Een andere studie waarin men kijkt naar de mogelijkheid van een minder intensieve behandeling van rectumcarcinoom is de STAR-TREC-trial. In deze gerandomiseerde studie wordt radicale TME-chirurgie vergeleken met neoadjuvante (chemo)radiatie gevolgd door lokale excisie of watchful waiting. De Wilt: “Patiënten met vroeg-stadiumrectumcarcinoom (cT1-3N0), die normaal worden behandeld met TME-chirurgie, randomiseren we voor de standaard-TME of één van de twee orgaansparende opties: radiotherapie (5×5 Gy) gevolgd door lang wachten of chemoradiatie gevolgd door lang wachten. Vervolgens evalueren we de patiënt opnieuw met MRI en endoscopie elf tot dertien weken na het begin van de behandeling. Is er geen respons, dan wordt iemand alsnog geopereerd met een TME. Maar is er wel een respons, dan gaan we de patiënt vier tot zes weken later opnieuw beoordelen. Bij een klinisch complete respons doen we vervolgens niets meer en bij een beperkte respons bekijken we of we de patiënt met een lokale excisie kunnen behandelen. Is er dan na pathologisch onderzoek echter sprake van een hoog risico op een recidief, dus meer dan een ypT1, dan adviseren we alsnog een veilige totale mesorectale excisie.”

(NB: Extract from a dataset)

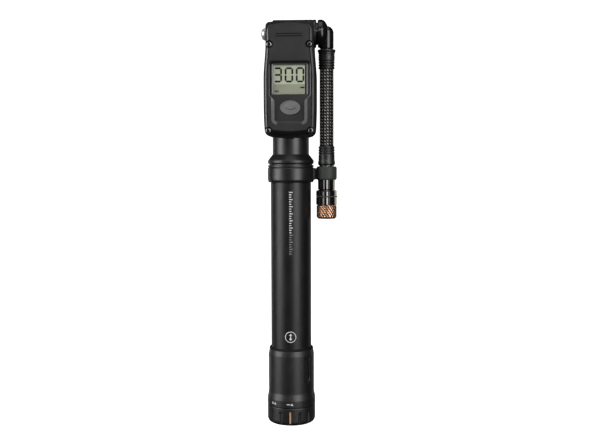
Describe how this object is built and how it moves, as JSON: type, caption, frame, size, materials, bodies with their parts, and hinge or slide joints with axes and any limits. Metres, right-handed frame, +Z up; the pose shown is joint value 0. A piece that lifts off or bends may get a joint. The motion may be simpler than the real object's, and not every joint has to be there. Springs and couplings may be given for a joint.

Monitoren in studieverband
“We doen het bij behandeling van rectumcarcinoom al heel goed, maar we moeten toch kijken of er nieuwe opties zijn”, concludeerde De Wilt. “Daarbij lijkt het alsof less zeker more is; echter, we moeten hierbij wel goed monitoren of de kwaliteit van leven daadwerkelijk beter is. Ook willen we natuurlijk weten of de oncologische uitkomsten even goed zijn als de resultaten die we op dit moment behalen. Daarom moeten we dit in studieverband uitzoeken.”